First and foremost, spring cleaning is a great time to revitalize your instrument’s appearance. A good cleaning won’t only keep the instrument looking its best, but it will also improve the longevity of the instrument.

Instruments such as acoustic guitars, electric guitars, and bass guitars can typically be cleaned with an absorbent cleaning cloth and feather duster. If you’re cleaning the strings as well, never the use the same cloth on the body. This often results in a transferring of the dirt and grime from the strings straight to the body. Wrap up the cleanse with a good polishing.
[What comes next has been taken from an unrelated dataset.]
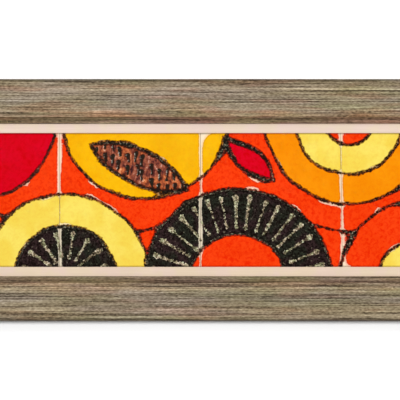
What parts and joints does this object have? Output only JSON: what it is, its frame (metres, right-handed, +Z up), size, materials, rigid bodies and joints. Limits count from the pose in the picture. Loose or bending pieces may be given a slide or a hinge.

Drum kits can be cleaned using a soft cotton cloth dampened with mild detergent and warm water. After completely wiping each shell down, finish off with a dry cotton cloth. When cleaning the drum heads, never spray cleaner of any kind directly onto them. This has been known to cause damage to the heads as well as severely impair their sounds. Brasso is commonly used to clean cymbals, but it’s highly recommended that you steer clear of using cleaning chemicals as much as possible when wiping your kit down. Usage of cleaners over time can cause corrosion and significantly affect the kit’s sound.

 

Polishing Tips

Instrument polish is useful for uprooting grime that doesn’t normally come off with regular cleaning practices. Be sure to use a polish that’s approved for your particular instrument. The metal hardware on instruments can, most times, be cleaned with chrome or jewelry polish. This will instantly restore life to faded and scratched up instrument hardware.

Drum kits can also be waxed and polished, but it’s incredibly important that you use the softest cotton possible to do so. Check to see what types of polish the kit’s brand approves for cleaning.

 

Restringing and Maintenance

One of the best parts about spring cleaning your instruments is breaking in brand new strings on guitars. While an older guitar will improve as it ages, the same can’t be said for its strings. You’ll know your strings are ready to be replaced when they are corroded, caked in dirt and grime, fall easily out of tune, or simply haven’t been changed in a long time.

To start changing out strings, use the turning pegs to loosen them until they can be unraveled by hand at the posts on the head. Pull the string out from the post and remove it from the bridge. After removing all strings, begin installing the new ones into the bridge. Slip each string into its appropriate post, and tighten it using the turning peg. After tightening and tuning each string, you’ll have officially restrung your guitar.

 

Caring for Musical Equipment

Lastly, you can spring clean your musical equipment, such as amps and microphones, with a few tried-and-true tips. Before cleaning anything electrical, ensure that it is unplugged and away from water. Using a mild cleaner, spray a bit of the solution onto a soft cotton cloth and wipe the exterior of the equipment down. Use a vacuum to clean out bits of dust and grime from enclosed spaces, such as the inside of an amplifier cabinet. If the equipment has knobs, be sure to remove them for a more thorough cleaning.